Defendant’s DNA on shotgun, jury told

A Grand Court jury began hearing evidence on Wednesday in the case of Tonie Elford Bush, who has pleaded not guilty to possession of an unlicensed firearm.

The firearm, a Remington 12-gauge pump-action shotgun loaded with four rounds of live ammunition, was found in the home Bush occupies with his mother, Crown counsel Scott Wainwright told the jurors when he opened the case.

Evidence includes DNA reports, Mr. Wainwright said. He explained that the shotgun and ammunition were swabbed. Analysis of swabs from the slide and the butt of the gun showed DNA matching that of Bush.

The likelihood of the DNA on the firearm coming from someone other than Bush was one in one quintillion, Mr. Wainwright said. He noted that a quintillion is a billion billion.

DNA from the four live cartridges was also compared to Bush’s DNA. The likelihood of the cartridge DNA coming from someone other than Bush was one in 88,000.

Bush, who chose to represent himself, asked the investigating officer about DNA on Thursday. He questioned whether DNA had been taken from the owners of the house and others who have access to it. He also wondered whether DNA swabs had been taken from the couch where officers said the shotgun was found.

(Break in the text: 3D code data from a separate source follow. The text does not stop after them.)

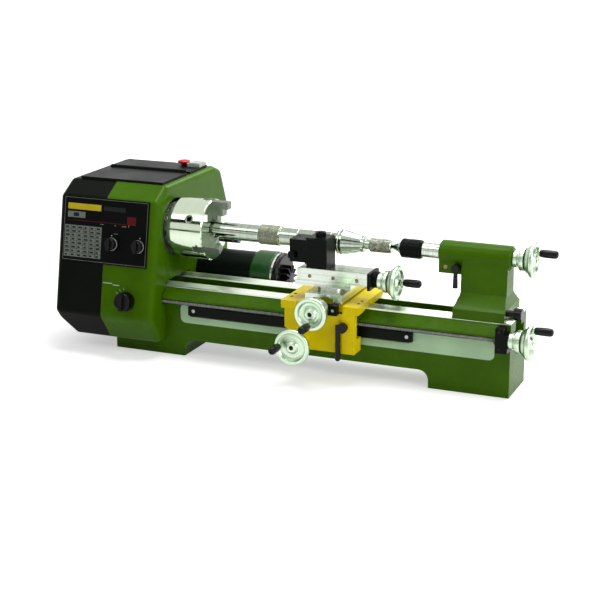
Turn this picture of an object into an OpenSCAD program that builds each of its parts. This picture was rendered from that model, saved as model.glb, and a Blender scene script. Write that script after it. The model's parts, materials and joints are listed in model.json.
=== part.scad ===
// Bench lathe with a belt drive, a change gear train, a carriage on prismatic ways and a tailstock.
// X runs along the bed towards the tailstock, Y away from the operator, Z up from the bench.
// Below the datum module, places are measured from the chuck's front face on the spindle axis.

/* [Bed] */
// Length of the bed casting
bed_len = 676; // [640:1:740]
// Width across the ways
bed_w = 90; // [84:1:100]
// Height of the ways' ridges above the bench
bed_h = 122; // [110:1:140]
// Spindle axis above the ways' ridges
swing_r = 85; // [80:1:95]
// Length of bed to the left of the chuck's face
bed_left = 165; // [155:1:175]
// Length of each foot
foot_len = 128; // [110:1:140]
// Height of the arch between the feet
arch_h = 28; // [20:1:36]
// Width of the gap between the two ways
way_gap = 34; // [28:1:40]
// Height of each prism way
way_v_h = 5.5; // [4:0.5:7]
// Width of each prism way
way_v_w = 15; // [12:1:18]
// Reach of the lip over the leadscrew
lip_reach = 15; // [14:0.5:16]
// Tapping size of the four bench bolt holes
bench_bolt_d = 8; // [6:0.5:10]
// Distance between the bench bolts across the bed
bench_bolt_y = 56; // [50:1:60]

/* [Headstock] */
// Length of the headstock housing
head_len = 182; // [170:1:195]
// Gap from the housing's end face to the chuck's front face
head_gap = 70; // [68:1:76]
// Length of the black cover at the left end
cover_len = 88; // [80:1:92]
// Wall of the housing and the cover
head_wall = 4; // [3:0.5:5]
// Rounding of the housing's edges
head_round = 10; // [6:1:12]
// Depth of the housing behind the spindle axis
head_back = 199; // [190:1:210]
// Height of the housing's top above the spindle axis
head_top = 72; // [68:1:78]
// Depth of the hinged lid over the belt
lid_depth = 86; // [80:1:92]
// Width of the lid and the plate behind it
lid_w = 152; // [140:1:156]
// Width of the control panel
panel_w = 158; // [140:1:160]
// Height of the control panel
panel_h = 107; // [100:1:110]
// Diameter of the feed selector
feed_knob_d = 30; // [26:1:40]
// Diameter of each rotary switch
switch_d = 20; // [16:1:24]

/* [Spindle and chuck] */
// Diameter of the chuck
chuck_d = 100; // [96:1:106]
// Length of the chuck
chuck_len = 58; // [54:1:60]
// Diameter of the hole through the spindle
spindle_bore_d = 20.5; // [18:0.5:22]
// Diameter of the spindle at its bearings
spindle_d = 35; // [32:1:38]
// Outer diameter of the spindle bearings
bearing_d = 62; // [56:1:66]
// Width of each spindle bearing
bearing_w = 16; // [14:1:20]
// Width of a chuck jaw
jaw_w = 13; // [11:1:14]
// Height of a jaw's outer step above the chuck's face
jaw_out = 28; // [24:1:30]
// Diameter of the turned workpiece at the chuck
work_d = 28; // [24:1:30]
// Diameter of the largest collar on the workpiece
collar_d = 40; // [34:1:41]

/* [Drive] */
// Diameter of the motor
motor_d = 86; // [80:1:92]
// Motor axis behind the spindle axis
motor_y = 105; // [102:1:112]
// Motor axis below the spindle axis
motor_drop = 100; // [96:1:106]
// Tooth module of the change gears and the rack
tooth_m = 1; // [1:0.05:1.05]
// Teeth on the spindle gear
spindle_teeth = 40; // [38:1:42]
// Teeth on the idler gear
idler_teeth = 80; // [79:1:84]
// Teeth on the feed gear
feed_teeth = 60; // [58:1:62]
// Width of the change gears
gear_w = 8; // [6:0.5:10]
// Width of the drive belt
belt_w = 9; // [8:0.5:10]
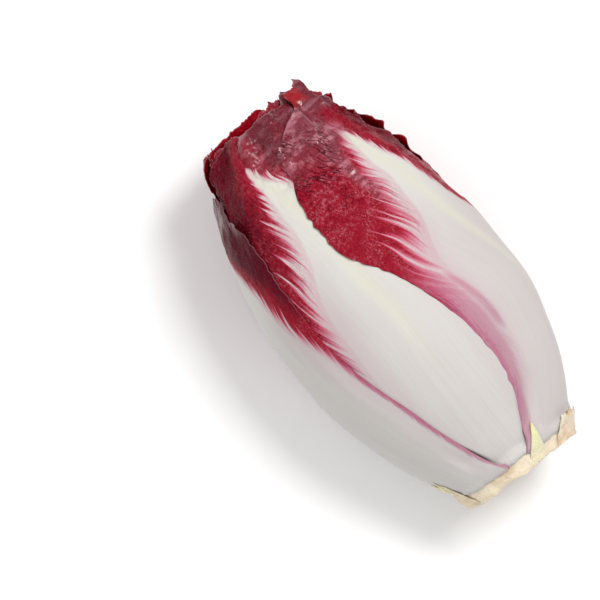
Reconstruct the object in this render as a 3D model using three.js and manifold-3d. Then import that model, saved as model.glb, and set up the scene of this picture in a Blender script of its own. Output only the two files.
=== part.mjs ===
// A head of red Belgian endive (chicory) lying on its side.
//
// The head is a short stem with a cut butt, a tight heart, and leaves that clasp them one over
// the other like a closed bud. Every leaf is its own shell: a broad fleshy midrib that thins to
// a crisp margin. The leaves are laid up from the heart outwards. Each one follows its own share
// of the head's barrel profile, and where it meets the leaves beneath it, it lies on them with a
// small gap.
//
// Head frame, millimetres: +X runs from the cut face of the butt to the leaf tips, and an angle
// of 0 faces +Z. Angles grow from +Z towards -Y. The lying group then turns the head to its
// resting pose, with +Z up and the origin on the table under the middle of the head.

import * as THREE from "three";
import { mergeVertices } from "three/addons/utils/BufferGeometryUtils.js";
import Module from "manifold-3d";

const wasm = await Module();
wasm.setup();

// ---- Driving dimensions, in millimetres and degrees ----

const HEAD_LENGTH = 142;
const BELLY_RADIUS = 39.8;

// The barrel profile: [share of the length, share of the belly radius].
const BARREL = [
  [0, 0.5],
  [0.05, 0.59],
  [0.12, 0.7],
  [0.24, 0.865],
  [0.4, 0.985],
  [0.52, 0.995],
  [0.66, 0.94],
  [0.78, 0.83],
  [0.88, 0.69],
  [0.95, 0.59],
  [1, 0.5],
];

const BUTT_RADIUS = 20;
const BUTT_HEIGHT = 4;
const NECK_RADIUS = 15;
const CORE_LENGTH = 48;

// The heart: the tight bud of the smallest leaves, as [place along the head, radius].
const HEART = [[53, 0], [55, 2.4], [62, 4.4], [74, 5.4], [88, 5], [98, 3.4], [104, 1.2], [105, 0]];

const GAP = 0.5; // air between two leaves
const MARGIN_THICKNESS = 1;
const RIB_THICKNESS = 5.6; // of an outer leaf, just above its base
const BASE_SHARE = 0.45; // how thick the rib starts out at the very base, as a share
const SQUEEZE = 0.55; // the least share of its thickness that a leaf can be squeezed to
const RIB_SHARE = 0.5; // half-width of the rib as a share of the leaf's

const GOLDEN_ANGLE = 137.5;
const INNER_LEAVES = 17;
const LIE_PITCH = 7; // the butt hangs lower than the tips
const LIE_ROLL = 7; // towards the leaf that the head lies on
const FLAT_DEPTH = 1.4; // how far the leaf underneath is pressed flat

// The five leaves that show all round, outermost first. Each edge and centre line is a list of
// [distance along the head, angle]. inset is how far the leaf lies under the barrel profile.
const OUTER_LEAVES = [
  {
    name: "leaf_01",
    base: 4.5,
    tip: 128,
    inset: 0.2,
    centre: [[4, -84], [70, -92], [128, -88]],
    left: [[4, -150], [60, -146], [110, -140], [128, -112]],
    right: [[4, -10], [14, -21], [36, -30], [58, -38], [80, -43], [100, -45], [118, -47], [128, -56]],
  },
  {
    name: "leaf_02",
    base: 4.5,
    tip: 139,
    inset: 0.5,
    centre: [[4, 68], [60, 64], [90, 46], [118, 40], [126, 44], [134, 52], [139, 60]],
    left: [[4, 8], [14, 20], [26, 24], [41, 23], [58, 17], [71, 8], [83, -2], [94, -8], [106, -9], [120, -5], [127, 5], [133, 26], [139, 38]],
    right: [[4, 122], [55, 110], [70, 98], [80, 85], [92, 73], [116, 73], [127, 68], [139, 76]],
  },
  {
    name: "leaf_03",
    base: 4.5,
    tip: 137,
    inset: 0.9,
    centre: [[4, 198], [70, 194], [137, 178]],
    left: [[4, 140], [60, 136], [84, 112], [104, 92], [126, 94], [137, 118]],
    right: [[4, 262], [60, 250], [105, 246], [118, 254], [128, 264], [137, 274]],
  },
  {
    name: "leaf_04",
    base: 5,
    tip: 141,
    inset: 1.4,
    centre: [[6, 2], [75, -1], [108, -11], [126, -19], [141, -25]],
    left: [[6, -30], [40, -52], [90, -66], [120, -78], [141, -80]],
    right: [[6, 30], [40, 44], [90, 38], [120, 38], [132, 45], [141, 48]],
  },
  {
    name: "leaf_05",
    base: 5.4,
    tip: 139,
    inset: 1.9,
    centre: [[7, 134], [70, 124], [139, 110]],
    left: [[7, 96], [50, 72], [110, 58], [139, 74]],
    right: [[7, 170], [50, 178], [110, 170], [139, 152]],
  },
];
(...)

After discussing the matter in the absence of the jury, Justice Malcolm Swift told jurors that police had had some DNA swabs for some time, but they had not been analyzed until Mr. Wainwright “came on the scene.”

The swabs have now been tested, but the results had not yet been served on the defendant or his expert witness. When they received the results, they would need time to consider them.

On that basis, the judge advised that DNA experts would be giving their evidence on Monday.

As of Thursday lunchtime, seven police officers had given evidence about going with a search warrant to Bush’s residence at Miss Daisy Lane in West Bay after 6 a.m. on Nov. 5, 2015. The officers described their various roles in the procedure of knocking on the door, identifying themselves and calling on occupants to come out.

After Bush came out and was arrested, some officers entered the house. In a room said to be Bush’s bedroom, the shotgun was found hidden under three cushions on a sofa.

Each officer has been questioned as to whether he or she touched the shotgun or the ammunition or the defendant.

In his interview with police, Bush denied any knowledge of the shotgun, saying he had never seen it and never touched it.

In questioning one of the officers, Bush suggested that the firearm had been placed under the cushions by one of his family members or someone entering the house.

Justice Swift asked if he meant the police and Bush said yes.

The witness replied that no member of the police party placed the shotgun there.